Cardioid Subs in a Smaller venue.

Re: Cardioid Subs in a Smaller venue.

This seems to support what I amtrying to say as well, but I am also trying to add that I believe the physical bulk of the speaker box allows you to position them closer together without coupling.

It should have the same effect as just moving them farther apart would, it's not a tremendous effect. The whole goal here is to have the two woofers interact, a meaningful boundary would detract from that and make the pattern less, not more, regular. There is always going to be a frequency at which there is maximum forward addition, and below which there is a (1st order?) rolloff, and that frequency is set by driver spacing. With a reasonable LPF it is totally possible to get subs close enough that it appears they are just canceling, however if you would remove that low pass you would see the same behavior you're trying to get just pushed an octave or two higher than you'd like it to be.
 
Re: Cardioid Subs in a Smaller venue.

This is the point I have been trying to make. In order to have wave cancellation, you must have two separate waves. Where the drivers couple, only one wave is formed. If one of the two drivers is out of polarity, most of the energy is not converted into wave form, i.e. the driver does no or little work on the air. I am using WORK in the physics meaning.

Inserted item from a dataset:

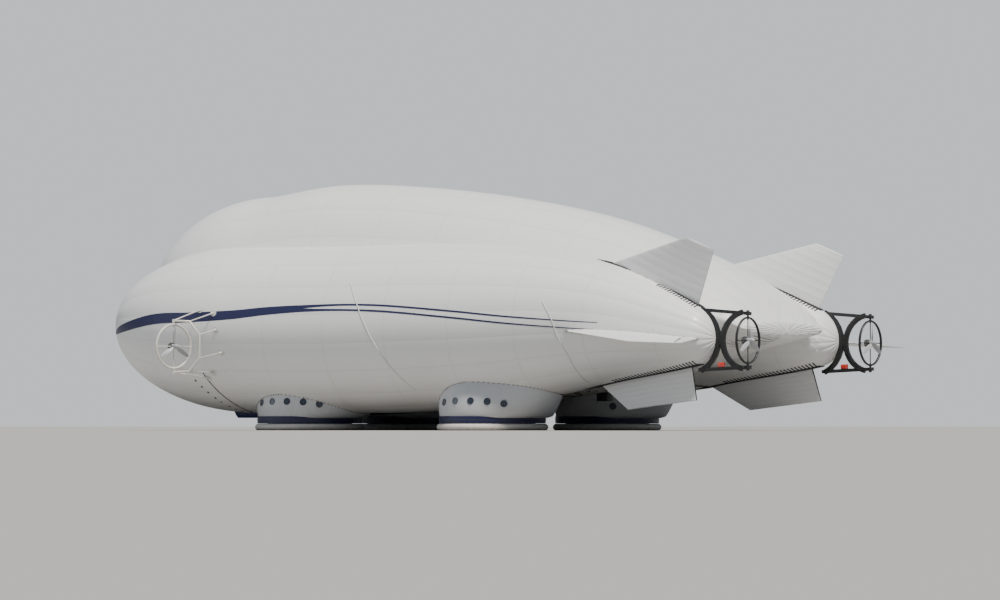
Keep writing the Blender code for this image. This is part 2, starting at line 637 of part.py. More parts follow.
def gondola_section(x, low, high, rake=0.0, spare=0.0):
    """Cross-section of the gondola at x, leaning forward with height by the rake."""
    half_low, half = GONDOLA_HALF_LOW + spare, GONDOLA_HALF + spare
    low, high = low - spare, high + spare
    corners = ((-half_low, low), (half_low, low), (half, low + GONDOLA_BILGE), (half, high),
               (-half, high), (-half, low + GONDOLA_BILGE))
    return [Vector((x - rake * (z - CABIN_LOW), y, z)) for y, z in corners]


def cabin_length(name, low, high, spare=0.0):
    """The cabin's outline between two heights, made spare larger."""
    return loft(name, [gondola_section(CABIN_FRONT - spare, low, high, CABIN_RAKE, spare),
                       gondola_section(CABIN_BACK + spare, low, high, 0.0, spare)])


def cabin_walls(name):
    """The cabin's walls with the room left out."""
    walls = cabin_length(name, CABIN_LOW, CABIN_ROOF)
    room = cabin_length("room", CABIN_FLOOR - CABIN_WALL, CABIN_ROOF, -CABIN_WALL)
    return combine(walls, room, "DIFFERENCE")


def wall_piece(name, low, high, gap):
    """What fills an opening of the cabin's walls, with a gap all round."""
    piece = cabin_walls(name)
    inner = box("inner", [v + gap for v in low], [v - gap for v in high])
    return combine(piece, inner, "INTERSECT")


def open_frame(body, place, underside):
    """Hollow out the underside of a body and cross the hollow with rungs."""
    front, back, depth = place
    hollow = box("hollow", (front, -FRAME_HALF, underside - PAST), (back, FRAME_HALF, underside + depth))
    combine(body, hollow, "DIFFERENCE")
    step = (back - front) / RUNGS
    for i in range(RUNGS):
        x = front + step * (i + 0.5)
        low = underside + RUNG_UP
        rung = box("rung", (x - RUNG_LONG / 2, -FRAME_HALF - LAP, low),
                   (x + RUNG_LONG / 2, FRAME_HALF + LAP, low + RUNG_DEEP))
        combine(body, rung, "UNION")


def make_hatch(cabin, low, high):
    """The cabin's hatch, hinged along its lower edge."""
    hatch = wall_piece("gondola_door", low, high, DOOR_CLEAR)
    y, z = -GONDOLA_HALF - HINGE_OUT, DOOR_LOW - HINGE_DROP
    for x in HINGE_PLACES:
        end = x + HINGE_LENGTH
        combine(cabin, tube("barrel", (x, y, z), (end, y, z), HINGE_RADIUS), "UNION")
        combine(cabin, box("bracket", (x, y, z - HINGE_RADIUS), (end, LAP - GONDOLA_HALF, z)), "UNION")
        start, stop = end + SEAT, end + SEAT + HINGE_LENGTH
        knuckle = box("knuckle", (start, y - HINGE_RADIUS, z - HINGE_RADIUS),
                      (stop, y + HINGE_RADIUS, z + KNUCKLE_HIGH))
        arm = box("arm", (start, y - HINGE_RADIUS, z + ARM_LOW), (stop, LAP - GONDOLA_HALF, z + ARM_HIGH))
        combine(hatch, unite([knuckle, arm]), "UNION")
    hinge = Vector((DOOR_FRONT, y, z))
    axis = make_empty("gondola_door_hinge", hinge)
    hatch.data.transform(Matrix.Translation(-hinge))
    hatch.parent = axis
    finish(hatch, "gondola_paint")


def make_gondola(hull_seat):
    """Cabin with its windows and hatch, and the equipment bay behind it."""
    cabin = cabin_walls("gondola_cabin")
    open_frame(cabin, CABIN_FRAME, CABIN_LOW)
    reach = GONDOLA_HALF + PAST
    openings = {"gondola_windscreen": ((CABIN_FRONT - PAST, -WINDSCREEN_HALF, WINDOW_LOW),
                                       (CABIN_FRONT, WINDSCREEN_HALF, WINDOW_HIGH))}
    for side_name, side in SIDES:
        y_low, y_high = sorted((side * reach, side * WINDSCREEN_HALF))
        for i, (window_front, window_back) in enumerate(SIDE_WINDOWS):
            name = "gondola_window_%d_%s" % (i + 1, side_name)
            openings[name] = ((window_front, y_low, WINDOW_LOW), (window_back, y_high, WINDOW_HIGH))
    for name, (low, high) in openings.items():
        combine(cabin, box("opening", low, high), "DIFFERENCE")
        finish(wall_piece(name, low, high, SEAT), "window_glass")
    low = (DOOR_FRONT, -reach, DOOR_LOW)
    high = (DOOR_BACK, -WINDSCREEN_HALF, DOOR_HIGH)
    combine(cabin, box("doorway", low, high), "DIFFERENCE")
    make_hatch(cabin, low, high)
    finish(cabin, "gondola_paint")

    bay = loft("gondola_bay", [gondola_section(x, low, BAY_HIGH) for x, low in BAY_LINE])
    combine(bay, hull_seat, "DIFFERENCE", keep_tool=True)
    open_frame(bay, BAY_FRAME, BAY_LINE[2][1])
    finish(bay, "gondola_paint")
    belly_box = box("belly_box", *BELLY_BOX)
    combine(belly_box, hull_seat, "DIFFERENCE", keep_tool=True)
    finish(belly_box, "carbon")


def main():
    clear_scene()
    hull_seat = make_hull("hull_seat", SEAT)
    make_envelope()
    for side_name, side in SIDES:
        for end, x, y in PADS:
            make_pad(end + "_" + side_name, x, side * y, hull_seat)
        straps = []
        for level in STRAP_START:
            strap = make_strap(level, side_name, side, 0)
            combine(strap, hull_seat, "DIFFERENCE", keep_tool=True)
            finish(strap, "carbon")
            straps.append(make_strap(level, side_name, side, SEAT))
        for kind in FINS:
            make_fin(kind, side_name, side, hull_seat, straps)
        make_stern_frame(side_name, side, hull_seat, straps)
        for strap in straps:
            bpy.data.objects.remove(strap, do_unlink=True)
        make_bow_mount(side_name, side, hull_seat)
        make_thruster("bow", side_name, side, BOW_THRUSTER)
        make_thruster("stern", side_name, side, STERN_THRUSTER)
    make_gondola(hull_seat)
    bpy.data.objects.remove(hull_seat, do_unlink=True)


main()
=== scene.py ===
import json
import math

import bpy
from mathutils import Matrix, Vector


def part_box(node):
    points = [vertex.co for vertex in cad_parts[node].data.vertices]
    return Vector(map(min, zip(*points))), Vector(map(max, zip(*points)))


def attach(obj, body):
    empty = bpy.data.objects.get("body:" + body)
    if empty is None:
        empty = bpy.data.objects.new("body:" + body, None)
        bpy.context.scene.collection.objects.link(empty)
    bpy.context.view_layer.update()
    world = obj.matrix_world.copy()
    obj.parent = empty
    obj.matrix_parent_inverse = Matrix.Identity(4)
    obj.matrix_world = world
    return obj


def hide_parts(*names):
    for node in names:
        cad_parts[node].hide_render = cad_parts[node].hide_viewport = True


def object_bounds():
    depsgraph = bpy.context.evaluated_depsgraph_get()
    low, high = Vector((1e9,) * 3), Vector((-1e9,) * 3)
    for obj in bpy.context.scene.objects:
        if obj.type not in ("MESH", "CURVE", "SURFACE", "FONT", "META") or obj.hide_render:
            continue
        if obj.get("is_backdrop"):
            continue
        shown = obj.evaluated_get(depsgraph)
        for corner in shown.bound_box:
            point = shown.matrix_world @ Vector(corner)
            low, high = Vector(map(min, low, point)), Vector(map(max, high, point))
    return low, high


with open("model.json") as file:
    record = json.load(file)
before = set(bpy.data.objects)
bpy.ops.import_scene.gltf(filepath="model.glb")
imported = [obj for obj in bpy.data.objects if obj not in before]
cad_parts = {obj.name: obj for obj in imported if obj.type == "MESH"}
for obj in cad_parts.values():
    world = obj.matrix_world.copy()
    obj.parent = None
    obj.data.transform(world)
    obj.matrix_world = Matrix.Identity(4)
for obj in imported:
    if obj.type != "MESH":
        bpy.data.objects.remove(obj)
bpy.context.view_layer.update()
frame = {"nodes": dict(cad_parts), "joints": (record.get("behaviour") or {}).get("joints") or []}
nodes = frame["nodes"]
joint_at = {joint["name"]: Vector(joint["pos_m"]) for joint in frame["joints"]}

# The gas envelope: three lobes of white coated fabric, welded from long gores with a tape over
# each seam. Pressure holds the lobes round, and they meet in creases along inner webs.
SIDES = (("port", -1), ("starboard", 1))
OUTER_NOSE, OUTER_SHOULDER, OUTER_TAPER, OUTER_CAP = -18.75, -10.5, -2.0, 15.95
OUTER_RADIUS, OUTER_CAP_RADIUS, TAPER_POWER = 4.1, 1.38, 2.3
# Middle line of an outer lobe: x, y out from the middle, z.
OUTER_LINE = ((-18.75, 3.75, 5.20), (-12.0, 4.15, 4.98), (-4.0, 4.45, 4.92), (4.0, 4.75, 5.05),
              (11.0, 5.20, 5.08), (17.3, 5.90, 4.30))
# Sections of the centre lobe: x, lowest z, highest z, half width.
CENTRE_NOSE, CENTRE_TAIL = (-19.0, 6.3), (17.35, 4.7)
CENTRE_LINE = ((-12.0, 1.50, 11.70, 4.40), (-8.0, 1.60, 12.20, 4.55), (-3.5, 1.65, 12.05, 4.60),
               (2.3, 1.62, 11.40, 4.60), (8.2, 1.85, 10.20, 4.45), (13.3, 3.20, 8.30, 4.40),
               (15.4, 3.85, 7.10, 4.40), (16.6, 4.15, 6.10, 4.25), (17.15, 4.38, 5.25, 3.80))
LOBE_SIDES, GORES, RING_PITCH = 96, 18, 3.6
NOSE_STEPS, OUTER_STEPS, CAP_STEPS, CENTRE_STEPS, TAIL_STEPS = 24, 40, 12, 60, 6
# The solid's flat sides lie between this share of the lobe's radius and the whole of it.
ROUND_SHARE = 0.996
FABRIC_WHITE, FABRIC_TAPE = (0.80, 0.805, 0.80, 1), (0.70, 0.71, 0.71, 1)
# The warm grey-brown below is painted shade: the tint of the underside in shade, lit from the ground.
FABRIC_UNDER_SHADE, COAT_ROUGHNESS = (0.50, 0.44, 0.36, 1), 0.15
# Tucks fan out across the tail's lower edge on the port side, from a centre at this x and this y.
# They lie between these distances from the middle, between these x, and below this height.
TUCK_FAN, TUCK_OUT, TUCK_ALONG, TUCK_TOP = (16.8, 1.8), (0.1, 2.9), (15.3, 17.3), 4.85


def pick(*things):
    """Select these objects alone; the first is the active one."""
    bpy.ops.object.select_all(action="DESELECT")
    for thing in things:
        thing.select_set(True)
    bpy.context.view_layer.objects.active = things[0]


def added(name):
    """Name the object that was just added, and return it."""
    thing = bpy.context.object
    thing.name = thing.data.name = name
    return thing


def skin(name, rows, closed=True):
    """A grid laid through rows of points, with doubles merged and faces turned outwards."""
    if closed:
        rows = [[*row, row[0]] for row in rows]
    bpy.ops.object.select_all(action="DESELECT")
    bpy.ops.mesh.primitive_grid_add(x_subdivisions=len(rows[0]) - 1, y_subdivisions=len(rows) - 1)
    thing = added(name)
    places = [value for row in rows for point in row for value in point]
    thing.data.vertices.foreach_set("co", places)
    bpy.ops.object.mode_set(mode="EDIT")
    bpy.ops.mesh.select_all(action="SELECT")
    bpy.ops.mesh.remove_doubles(threshold=0.0001)
    bpy.ops.mesh.normals_make_consistent(inside=False)
    bpy.ops.object.mode_set(mode="OBJECT")
    return thing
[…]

I am not quite sure I follow your thinking all the way, but if you want to place the drivers facing the same way and aligned on the same plane, the original concept that I assumed I was answering no to, the factor that makes that proposition a no go is not the ability or not to make waves, but the lack of physical distance along the axis perpendicular to the plane they are aligned on. You simply lose the mechanism that enables the directionality, the distance/delay=speed of sound thingie that govern all of this. You would still produce soundwaves and you would have cancelling, and equal rear and front cancelling, not what you'd want. Add some delay to the inverted, and you get cancelling at some frequencies and addition at other, but still nothing you can use for any constructive purpose that I can think off. Since the close proximity of the cones will mean that the opposing actions of the cones will reduce the air load that the elements see, the response, excursion etc. will change, but the membranes will still produce the sonics.
 
I know this is old but .... a question :-)
I have 4 JBL 4645C's (single 18's built mainly for cinema installs) to go under a 15m wide stage for a dance concert in a venu of about 350. The wooden stage is about 20m wide and the 4 subs live under a stage with about 6" of clearance on a concrete floor covered in very thin lino. The 2 FOH sides consist of 2 Evsx300's at about 15' up on wall mounts with another 4 at the venue rear, plus 4 monitors set at the same height as FOH for stage left and right (rear and front) monitoring back to the performers (particularly for heavy tap dance numbers). I've got a centre fill channel for FOH as well to fill a hole centre stage in the first few rows. Under the stage are 6 mic's to pick up tap dancing live which are gated to stop the sub output bleeding through. The cast are a variety of performers including some excellent tap dancers who need the monitors turned up - they all use a mix of recored music for ballet/tap/jazz numbers.
I have various DSP incl dbx venue 360 and PA+ and carvers.
So I can pretty much set up any array I choose.
front row is only about 3m or so from the front stage so I have to be careful how much sound I push.
So last year I deloyed the JBL's as 2 front (together and centre) + 2 rear exactly behind(the 2 rear subs were front facing).
set around 60Hz with 180 degree shift plus the delay for the cone-to cone distance around 1.2m (from memory)
Question - I have the options to place the subs anywhere under the stage in any config I choose.
So do any or you have suggestions based on your experiences.
Eg I could go 4 straight across the front and put up with the rear bass on stage for better punch (not that I actually need more power out front).
Other options include centre cluster 3 + 1 rear facing ; centre cluster 2 + 2 rear facing ; 2 pods of 2 each side - 1 behind the other at 135 degrees facing out ; or use 2 pods and add 2 more in the centre.
Hope that's enough info for some thoughts - Of course I could try all of the above myself but i'm not certain I have the time or energy to move those big boxes around that much !!!